2017 erhielten die drei Autorinnen für ihren Einsatz für die Meinungsfreiheit u.a. den Fritt Ord Honnør-Preis.

Wann und wieso haben Sie sich entschieden Autorinnen zu werden?

Nancy: Bereits als Kind hatte ich Lust Autorin zu werden und Bücher zu schreiben. Ich träumte davon, Romane zu schreiben und las viele Bücher. Es war jedoch ein Zufall, dass ich zusammen mit Amina Bile und Sofia Srour das Buch Skamløs (auf Deutsch: Schamlos, aus dem Norwegischen von Maike Dörries, im Gabriel Verlag erschienen) geschrieben habe.
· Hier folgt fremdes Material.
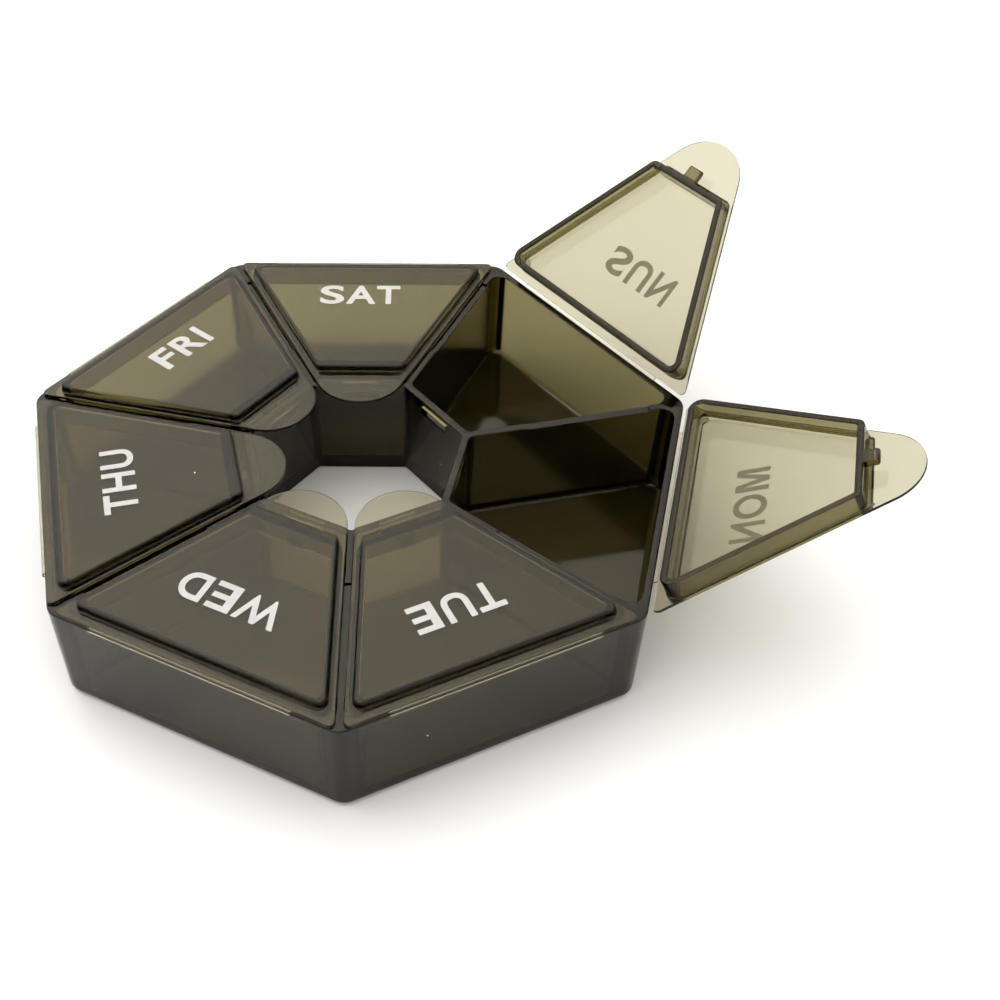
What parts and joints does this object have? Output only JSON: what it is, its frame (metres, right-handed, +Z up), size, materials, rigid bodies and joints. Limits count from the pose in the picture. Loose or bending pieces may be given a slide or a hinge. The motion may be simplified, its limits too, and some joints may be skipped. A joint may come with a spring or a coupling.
{
  "type": "weekly pill organizer",
  "caption": "Seven-sided translucent smoke plastic pill box: a ring of day compartments round an open centre, each with its own film-hinged snap lid.",
  "frame": {"origin": "on the ring's axis, in the plane of the flat base it stands on", "axes": "+Z up along the ring's axis; +Y outwards through the Saturday side; +X to the right of it, so the days run clockwise seen from above"},
  "size_m": [0.1236, 0.0974, 0.0404],
  "materials": {
    "smoke_plastic": "glossy translucent smoke grey, injection moulded"
  },
  "bodies": {
    "tray": {"tray_floor": "smoke_plastic", "tray_well_wall": "smoke_plastic", "wall_saturday": "smoke_plastic", "wall_sunday": "smoke_plastic", "wall_monday": "smoke_plastic", "wall_tuesday": "smoke_plastic", "wall_wednesday": "smoke_plastic", "wall_thursday": "smoke_plastic", "wall_friday": "smoke_plastic", "divider_saturday_sunday": "smoke_plastic", "divider_sunday_monday": "smoke_plastic", "divider_monday_tuesday": "smoke_plastic", "divider_tuesday_wednesday": "smoke_plastic", "divider_wednesday_thursday": "smoke_plastic", "divider_thursday_friday": "smoke_plastic", "divider_friday_saturday": "smoke_plastic", "hinge_saturday": "smoke_plastic", "hinge_sunday": "smoke_plastic", "hinge_monday": "smoke_plastic", "hinge_tuesday": "smoke_plastic", "hinge_wednesday": "smoke_plastic", "hinge_thursday": "smoke_plastic", "hinge_friday": "smoke_plastic"},
    "saturday_lid": {"lid_saturday": "smoke_plastic"},
    "sunday_lid": {"lid_sunday": "smoke_plastic"},
    "monday_lid": {"lid_monday": "smoke_plastic"},
    "tuesday_lid": {"lid_tuesday": "smoke_plastic"},
    "wednesday_lid": {"lid_wednesday": "smoke_plastic"},
    "thursday_lid": {"lid_thursday": "smoke_plastic"},
    "friday_lid": {"lid_friday": "smoke_plastic"}
  },
  "joints": [
    {"name": "saturday_hinge", "type": "hinge", "parent": "tray", "child": "saturday_lid", "pos_m": [0, 0.0452, 0.017], "axis": [-1, 0, 0], "range_deg": [0, 180], "deforming": ["hinge_saturday"]},
    {"name": "sunday_hinge", "type": "hinge", "parent": "tray", "child": "sunday_lid", "pos_m": [0.03534, 0.02818, 0.017], "axis": [-0.6235, 0.7818, 0], "range_deg": [-138, 42], "deforming": ["hinge_sunday"]},
    {"name": "monday_hinge", "type": "hinge", "parent": "tray", "child": "monday_lid", "pos_m": [0.04407, -0.01006, 0.017], "axis": [0.2225, 0.9749, 0], "range_deg": [-154, 26], "deforming": ["hinge_monday"]},
    {"name": "tuesday_hinge", "type": "hinge", "parent": "tray", "child": "tuesday_lid", "pos_m": [0.01961, -0.04072, 0.017], "axis": [0.901, 0.4339, 0], "range_deg": [0, 180], "deforming": ["hinge_tuesday"]},
    {"name": "wednesday_hinge", "type": "hinge", "parent": "tray", "child": "wednesday_lid", "pos_m": [-0.01961, -0.04072, 0.017], "axis": [0.901, -0.4339, 0], "range_deg": [0, 180], "deforming": ["hinge_wednesday"]},
    {"name": "thursday_hinge", "type": "hinge", "parent": "tray", "child": "thursday_lid", "pos_m": [-0.04407, -0.01006, 0.017], "axis": [0.2225, -0.9749, 0], "range_deg": [0, 180], "deforming": ["hinge_thursday"]},
    {"name": "friday_hinge", "type": "hinge", "parent": "tray", "child": "friday_lid", "pos_m": [-0.03534, 0.02818, 0.017], "axis": [-0.6235, -0.7818, 0], "range_deg": [0, 180], "deforming": ["hinge_friday"]}
  ]
}
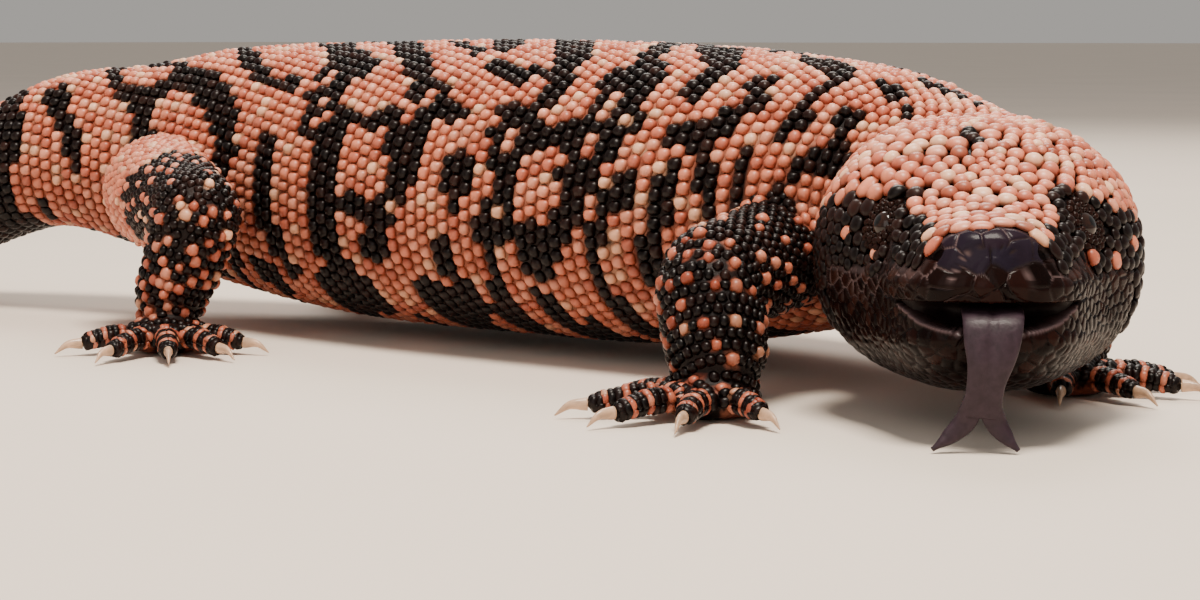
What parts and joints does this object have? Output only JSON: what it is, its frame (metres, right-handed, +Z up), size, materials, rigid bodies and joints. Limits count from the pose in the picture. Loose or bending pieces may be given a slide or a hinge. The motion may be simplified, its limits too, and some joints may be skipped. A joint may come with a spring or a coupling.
{
  "type": "gila monster",
  "caption": "Life-size still model of a gila monster with a beaded skin, a fat tail and a forked tongue, standing with its head turned aside.",
  "frame": {"origin": "on the floor under the middle of the whole animal", "axes": "+X along the trunk towards the head, +Y to the animal's left, +Z up"},
  "size_m": [0.4254, 0.17, 0.068],
  "materials": {
    "skin": "satin beads, salmon pink with black bands",
    "leg_skin": "glossy black beads with scattered salmon ones",
    "face_skin": "glossy black plates, salmon beads on the crown",
    "eye": "wet, dark",
    "tongue": "moist mauve grey",
    "claw": "smooth pale horn"
  },
  "bodies": {
    "root": {"neck": "skin", "torso": "skin", "tail_base": "skin", "tail_end": "skin", "eye_left": "eye", "eye_right": "eye", "head": "face_skin", "lower_jaw": "face_skin", "tongue": "tongue", "fore_right_upper": "leg_skin", "fore_right_claw_1": "claw", "fore_right_claw_2": "claw", "fore_right_claw_3": "claw", "fore_right_claw_4": "claw", "fore_right_claw_5": "claw", "fore_right_lower": "leg_skin", "fore_right_foot": "leg_skin", "fore_left_upper": "leg_skin", "fore_left_claw_1": "claw", "fore_left_claw_2": "claw", "fore_left_claw_3": "claw", "fore_left_claw_4": "claw", "fore_left_claw_5": "claw", "fore_left_lower": "leg_skin", "fore_left_foot": "leg_skin", "hind_right_upper": "leg_skin", "hind_right_claw_1": "claw", "hind_right_claw_2": "claw", "hind_right_claw_3": "claw", "hind_right_claw_4": "claw", "hind_right_claw_5": "claw", "hind_right_lower": "leg_skin", "hind_right_foot": "leg_skin", "hind_left_upper": "leg_skin", "hind_left_claw_1": "claw", "hind_left_claw_2": "claw", "hind_left_claw_3": "claw", "hind_left_claw_4": "claw", "hind_left_claw_5": "claw", "hind_left_lower": "leg_skin", "hind_left_foot": "leg_skin"}
  },
  "joints": []
}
Sofia: Mir lag das Schreiben schon immer sehr am Herzen. Schon in jungen Jahren schrieb ich oft kurze Texte an die Menschen, die ich gern hatte - kleine Briefe über mich selbst, meine Familie, Freunde und Katzen. Über Gefühle und Gedanken. Im Laufe der Jahre wurde das Schreiben eine Möglichkeit für mich, Dampf abzulassen. Ich schrieb über Dinge, die mich aufregten und wütend machten, aber auch über Dinge, die mich glücklich machten. Heute schreibe ich z.B. Gedichte für mich selbst und gleichzeitig schreibe ich für eine Zeitung.
Es gab keinen festen Zeitpunkt, an dem ich mich entschloss, Schriftstellerin zu werden. Eines Tages fragte der Gyldendal Verlag bei mir an, ob ich ein Buch zusammen mit Nancy Herz und Amina Bile schreiben wolle. Denn unsere gemeinsam veröffentlichten Diskussionsbeiträge hatten für große Debatten in Norwegen gesorgt.

Was ist Ihrer Meinung nach das Besondere an diesem Beruf?
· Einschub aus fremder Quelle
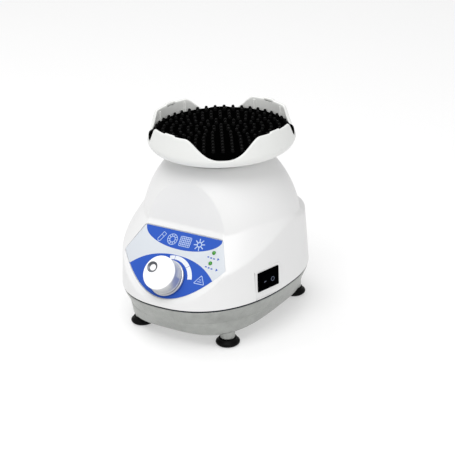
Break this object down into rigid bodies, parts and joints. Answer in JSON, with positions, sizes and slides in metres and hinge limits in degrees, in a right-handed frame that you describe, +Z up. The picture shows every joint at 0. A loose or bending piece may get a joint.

Nancy: Das Besondere daran Autor*in zu sein ist, dass man die Möglichkeit bekommt über Themen zu schreiben, die man selbst interessant findet und man hofft, dass andere Lust haben darüber zu lesen. Als ich jünger war, hat mir jemand gesagt, dass man „das Buch schreiben muss, das man selbst gern lesen würde, welches jedoch noch nicht geschrieben wurde“. Das haben wir mit Skamløs gemacht. 


Sofia: Ich liebe die Freude, die einem das Schreiben bereiten kann. Das Spezielle am Schreiben ist, wie viel Kraft in einem einfachen Wort oder einer einfachen Formulierung stecken kann und welch starke Auswirkung Sprache und Worte auf einen selbst und die Menschen um einen herum haben können. Das Schreiben kann Leben verändern, es kann Gesellschaften verändern und bleibende Spuren hinterlassen.

Was ist Ihrer Meinung nach das Besondere daran, für Kinder und Jugendliche zu schreiben?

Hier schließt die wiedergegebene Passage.